I had a very strange month, actually. I did something very stupid, and it cost me personally. I learned from it though. I learned that some friends are really the salt of the earth. And they'll stand by their principles no matter at what personal cost. I learned some friends are like sand in your hand. They'll slip through your fingers doesn't matter how desperately you try to cling on. I realised that sometimes, those that knows you best, really indeed, does know you best. And I realised that nobody really, truly have your child's best interest at heart except those that loves him. Really loves him, like only family and close friends do.
You know what has been on my mind for 12 months? What if...
What if I took Monkeyman's tiredness more serious at age 3, as I should've? I wrote in a post on here, around this time in 2010, that I should take him back to the dr. But I didn't. What if I did?
Would it have prevented the pulmonary hypertension? Would it have prevented the thinning of the ventricle wall? Would it have prevented the damage to the lungs? The aspiration? If we found out that his reflux is so bad? Would it have prevented the enlargement of the heart if I went back to the dr? The enlargement of the liver? Could everything have turned out different? Better? Worse?
What if I left it all now, here, as well. Stop this madness. This searching for answers. What questions would I ask in another 3 years time, when he's 9? Would I look back with sadness, despair? Or with relief and happiness? Can I face that risk? If we didn't find the aspiration of the lungs, would it have done permanent damage? If we left it all, a month ago, like I really, really considered very hard. Would it have caused my son permanent damage? Would I have felt guilty? Yes, oh yes. So is anything anyone said worth that damage to my son? No. My son's health is more important than anyone. Whatever other people think. I'm so grateful to my sister, making me see this as clear as day.

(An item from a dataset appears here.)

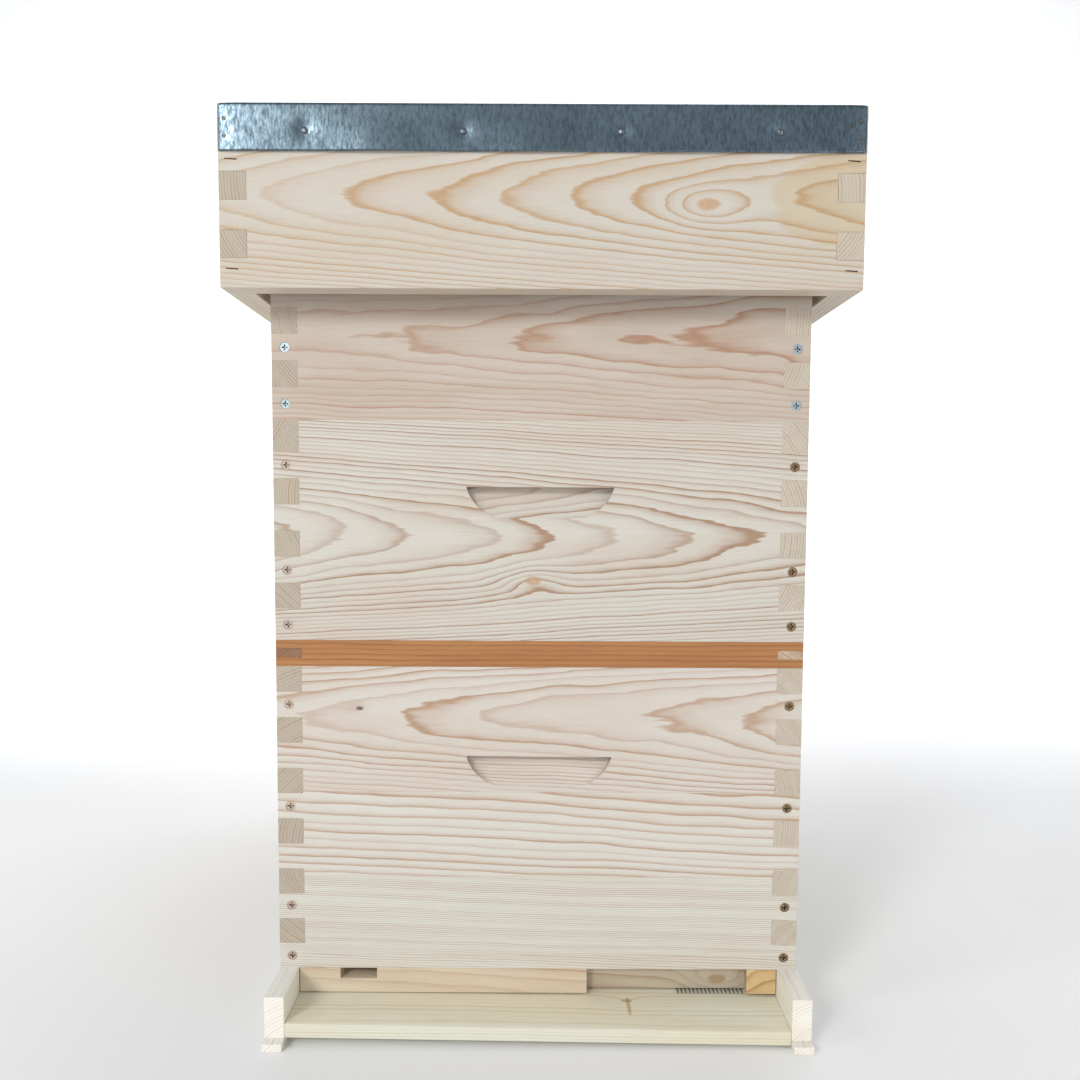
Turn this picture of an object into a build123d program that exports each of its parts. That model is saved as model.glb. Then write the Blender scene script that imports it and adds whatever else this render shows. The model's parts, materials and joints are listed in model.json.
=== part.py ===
from build123d import *
import os

# A ten-frame Langstroth-pattern beehive, in millimetres.
# +Z is up and the entrance faces -Y. The origin is the middle of the footprint, on the ground.

# ---------------------------------------------------------------- driving dimensions
BOX_X = 410.0              # outside width of every hive body
BOX_Y = 505.0              # outside length of every hive body
WALL = 20.0                # thickness of the body boards
DEEP_H = 242.0             # brood box height
MEDIUM_H = 169.5           # super height
FLOOR_H = 38.0             # bottom board, from the ground to the underside of the brood box
RIM_H = 20.5               # height of the queen excluder and of the inner cover

ROOF_SIDE_GAP = 7.0        # between the roof boards and the super, left and right
ROOF_END_GAP = 9.0         # the same at the front and rear, with the roof centred
ROOF_SLIP = 6.0            # how far the loose roof sits forward of centre
ROOF_RIM_Z = 561.0         # lower edge of the roof boards
ROOF_BOARD_H = 123.0
ROOF_DECK_T = 6.0
SHEET_T = 0.6
SKIRT_H = 34.0             # turned-down edge of the roof sheet
NAIL_HEAD_T = 0.8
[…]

So where do we stand with Monkeyman? Well, the sleepstudy was supposed to be today. But my husband cancelled it because of Monkeyman's incessant coughing. They had no problem postponing it with a week, so it's scheduled for end of the month now. Fortunately it'll be holidays, which makes it even better for everyone concerned. Pity that we'll need to wait another week for the results though. I'm... curious. For lack of a better word. On the one hand, I'm so hoping and praying they'll pick something up, because isn't sleep apnea better than a mitochondrial illness?? On the other hand, if they pick something up, it would probably mean he would need to sleep with a mask and a CPAP machine rest of his life. It's not something I even want to consider at this moment. The logistics is difficult. And it breaks my husband's heart, he intimately knows the pros and cons that that would mean. So yes, I'm... curious, at the results.
And I'm soooo looking forward to the holidays. I'm gonna play with the kids. Loads of playing. We have developed this little "system" where they write inside and outside games on little scraps of paper, and 2-3x a day, we choose from this and we play the game picked out of the hat. Boardgames, cardgames, running games outside, ball games, marbles, balloons, etc. I'm also looking forward spoiling them. Baking little cookies and other treats they like, making their favourite dinners, watching movies with them while eating popcorn and having little conversations with each one. Touching base again.
I'm also looking forward to sleeping late, snuggling under the blankets with Peanut (it's mid-winter in our country), reading a few books, and finishing my game. Oh, I'm guilty, it wasn't just the flu and exams that made me neglect this blog for 3 weeks. I turned 40 in May, and just in time, they released the 6th installment of a PC game I have loved since I played the very first one when I was 16. Something prevented them from completing the series about 16 years ago. Long story short, they were only recently able to finish the game. It was fitting thus, to get this for my birthday, since I got alot of the others for various birthdays throughout the years as well. There's absolutely nothing I would've wanted more, than this 6th game in the series. I've been playing it leisurely. Drinking in every moment, every nuance, every little bit of it. And I'll continue to do so during this holiday. Probably re-playing the game many times to come. With different possible endings, it's something to look forward to. Oh, for those interested, the game I'm talking about is Tex Murphy: the Tesla Effect.